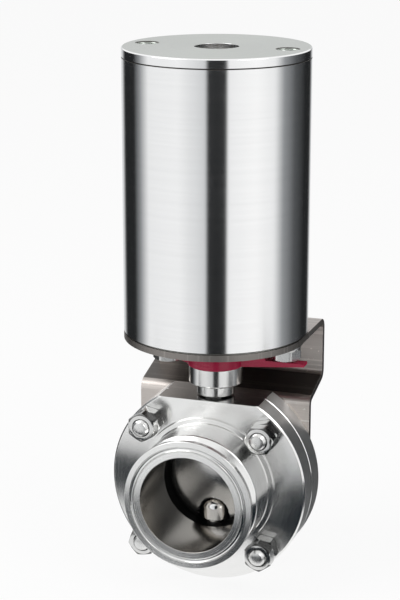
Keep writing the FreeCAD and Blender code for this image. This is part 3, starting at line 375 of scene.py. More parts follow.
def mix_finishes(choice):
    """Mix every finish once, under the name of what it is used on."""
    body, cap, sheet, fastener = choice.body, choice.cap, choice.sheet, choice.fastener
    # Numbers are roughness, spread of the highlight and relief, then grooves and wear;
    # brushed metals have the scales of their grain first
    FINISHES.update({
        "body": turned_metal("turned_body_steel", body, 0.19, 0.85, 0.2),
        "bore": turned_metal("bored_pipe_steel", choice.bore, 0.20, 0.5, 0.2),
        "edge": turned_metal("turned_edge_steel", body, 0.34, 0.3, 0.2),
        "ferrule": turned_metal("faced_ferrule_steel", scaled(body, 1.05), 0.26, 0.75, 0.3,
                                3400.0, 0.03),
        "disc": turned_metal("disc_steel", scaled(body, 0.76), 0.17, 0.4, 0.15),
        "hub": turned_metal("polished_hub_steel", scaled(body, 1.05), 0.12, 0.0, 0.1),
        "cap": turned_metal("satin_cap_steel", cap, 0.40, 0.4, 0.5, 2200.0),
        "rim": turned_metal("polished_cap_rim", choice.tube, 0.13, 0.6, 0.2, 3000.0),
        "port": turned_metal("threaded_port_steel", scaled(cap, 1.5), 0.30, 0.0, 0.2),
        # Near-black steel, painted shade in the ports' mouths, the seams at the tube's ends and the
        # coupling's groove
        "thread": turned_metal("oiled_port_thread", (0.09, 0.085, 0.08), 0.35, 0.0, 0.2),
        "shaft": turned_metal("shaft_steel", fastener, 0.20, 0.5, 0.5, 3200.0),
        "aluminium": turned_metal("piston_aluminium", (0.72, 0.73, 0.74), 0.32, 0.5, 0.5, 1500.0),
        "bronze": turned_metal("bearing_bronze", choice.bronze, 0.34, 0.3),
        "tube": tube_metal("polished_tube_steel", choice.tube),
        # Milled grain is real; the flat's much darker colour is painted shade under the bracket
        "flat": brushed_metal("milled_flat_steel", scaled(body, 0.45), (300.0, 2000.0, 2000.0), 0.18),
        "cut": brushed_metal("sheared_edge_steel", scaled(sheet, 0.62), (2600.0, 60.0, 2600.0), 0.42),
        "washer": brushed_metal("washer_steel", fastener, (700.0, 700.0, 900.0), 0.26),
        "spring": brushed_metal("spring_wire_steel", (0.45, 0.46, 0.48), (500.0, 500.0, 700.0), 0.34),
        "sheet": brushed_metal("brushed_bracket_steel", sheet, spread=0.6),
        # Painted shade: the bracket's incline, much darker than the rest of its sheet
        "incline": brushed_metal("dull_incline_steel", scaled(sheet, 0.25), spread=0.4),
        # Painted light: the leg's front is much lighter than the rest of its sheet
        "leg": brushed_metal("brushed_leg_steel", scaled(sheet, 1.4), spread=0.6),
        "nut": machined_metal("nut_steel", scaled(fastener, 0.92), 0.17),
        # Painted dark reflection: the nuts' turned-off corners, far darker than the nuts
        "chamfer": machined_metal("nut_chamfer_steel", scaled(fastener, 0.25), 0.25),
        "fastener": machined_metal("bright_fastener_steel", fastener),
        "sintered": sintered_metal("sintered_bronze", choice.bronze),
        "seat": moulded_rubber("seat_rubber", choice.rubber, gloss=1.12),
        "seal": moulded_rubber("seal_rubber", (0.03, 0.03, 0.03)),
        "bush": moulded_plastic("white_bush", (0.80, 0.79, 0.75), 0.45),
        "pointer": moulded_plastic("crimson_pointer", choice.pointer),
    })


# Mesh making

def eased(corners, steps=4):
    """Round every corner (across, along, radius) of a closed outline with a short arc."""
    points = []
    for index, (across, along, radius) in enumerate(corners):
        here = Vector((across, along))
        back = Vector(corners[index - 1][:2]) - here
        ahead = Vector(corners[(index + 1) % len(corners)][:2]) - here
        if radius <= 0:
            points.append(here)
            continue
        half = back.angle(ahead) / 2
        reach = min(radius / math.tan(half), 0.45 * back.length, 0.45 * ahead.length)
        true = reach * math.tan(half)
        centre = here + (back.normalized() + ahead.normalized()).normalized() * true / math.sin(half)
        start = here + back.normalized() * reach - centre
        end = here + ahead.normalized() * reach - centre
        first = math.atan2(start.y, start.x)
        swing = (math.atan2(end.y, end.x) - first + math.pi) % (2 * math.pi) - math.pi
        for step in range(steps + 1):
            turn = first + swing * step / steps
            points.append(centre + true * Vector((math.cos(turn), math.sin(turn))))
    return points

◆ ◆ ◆

## [Objective]
Nothing should be left out: repeat all of the data exactly.

## [Complete output]
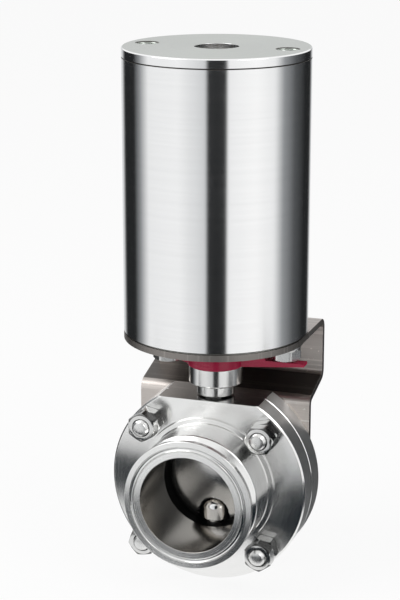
Keep writing the FreeCAD and Blender code for this image. This is part 3, starting at line 375 of scene.py. More parts follow.
def mix_finishes(choice):
    """Mix every finish once, under the name of what it is used on."""
    body, cap, sheet, fastener = choice.body, choice.cap, choice.sheet, choice.fastener
    # Numbers are roughness, spread of the highlight and relief, then grooves and wear;
    # brushed metals have the scales of their grain first
    FINISHES.update({
        "body": turned_metal("turned_body_steel", body, 0.19, 0.85, 0.2),
        "bore": turned_metal("bored_pipe_steel", choice.bore, 0.20, 0.5, 0.2),
        "edge": turned_metal("turned_edge_steel", body, 0.34, 0.3, 0.2),
        "ferrule": turned_metal("faced_ferrule_steel", scaled(body, 1.05), 0.26, 0.75, 0.3,
                                3400.0, 0.03),
        "disc": turned_metal("disc_steel", scaled(body, 0.76), 0.17, 0.4, 0.15),
        "hub": turned_metal("polished_hub_steel", scaled(body, 1.05), 0.12, 0.0, 0.1),
        "cap": turned_metal("satin_cap_steel", cap, 0.40, 0.4, 0.5, 2200.0),
        "rim": turned_metal("polished_cap_rim", choice.tube, 0.13, 0.6, 0.2, 3000.0),
        "port": turned_metal("threaded_port_steel", scaled(cap, 1.5), 0.30, 0.0, 0.2),
        # Near-black steel, painted shade in the ports' mouths, the seams at the tube's ends and the
        # coupling's groove
        "thread": turned_metal("oiled_port_thread", (0.09, 0.085, 0.08), 0.35, 0.0, 0.2),
        "shaft": turned_metal("shaft_steel", fastener, 0.20, 0.5, 0.5, 3200.0),
        "aluminium": turned_metal("piston_aluminium", (0.72, 0.73, 0.74), 0.32, 0.5, 0.5, 1500.0),
        "bronze": turned_metal("bearing_bronze", choice.bronze, 0.34, 0.3),
        "tube": tube_metal("polished_tube_steel", choice.tube),
        # Milled grain is real; the flat's much darker colour is painted shade under the bracket
        "flat": brushed_metal("milled_flat_steel", scaled(body, 0.45), (300.0, 2000.0, 2000.0), 0.18),
        "cut": brushed_metal("sheared_edge_steel", scaled(sheet, 0.62), (2600.0, 60.0, 2600.0), 0.42),
        "washer": brushed_metal("washer_steel", fastener, (700.0, 700.0, 900.0), 0.26),
        "spring": brushed_metal("spring_wire_steel", (0.45, 0.46, 0.48), (500.0, 500.0, 700.0), 0.34),
        "sheet": brushed_metal("brushed_bracket_steel", sheet, spread=0.6),
        # Painted shade: the bracket's incline, much darker than the rest of its sheet
        "incline": brushed_metal("dull_incline_steel", scaled(sheet, 0.25), spread=0.4),
        # Painted light: the leg's front is much lighter than the rest of its sheet
        "leg": brushed_metal("brushed_leg_steel", scaled(sheet, 1.4), spread=0.6),
        "nut": machined_metal("nut_steel", scaled(fastener, 0.92), 0.17),
        # Painted dark reflection: the nuts' turned-off corners, far darker than the nuts
        "chamfer": machined_metal("nut_chamfer_steel", scaled(fastener, 0.25), 0.25),
        "fastener": machined_metal("bright_fastener_steel", fastener),
        "sintered": sintered_metal("sintered_bronze", choice.bronze),
        "seat": moulded_rubber("seat_rubber", choice.rubber, gloss=1.12),
        "seal": moulded_rubber("seal_rubber", (0.03, 0.03, 0.03)),
        "bush": moulded_plastic("white_bush", (0.80, 0.79, 0.75), 0.45),
        "pointer": moulded_plastic("crimson_pointer", choice.pointer),
    })


# Mesh making

def eased(corners, steps=4):
    """Round every corner (across, along, radius) of a closed outline with a short arc."""
    points = []
    for index, (across, along, radius) in enumerate(corners):
        here = Vector((across, along))
        back = Vector(corners[index - 1][:2]) - here
        ahead = Vector(corners[(index + 1) % len(corners)][:2]) - here
        if radius <= 0:
            points.append(here)
            continue
        half = back.angle(ahead) / 2
        reach = min(radius / math.tan(half), 0.45 * back.length, 0.45 * ahead.length)
        true = reach * math.tan(half)
        centre = here + (back.normalized() + ahead.normalized()).normalized() * true / math.sin(half)
        start = here + back.normalized() * reach - centre
        end = here + ahead.normalized() * reach - centre
        first = math.atan2(start.y, start.x)
        swing = (math.atan2(end.y, end.x) - first + math.pi) % (2 * math.pi) - math.pi
        for step in range(steps + 1):
            turn = first + swing * step / steps
            points.append(centre + true * Vector((math.cos(turn), math.sin(turn))))
    return points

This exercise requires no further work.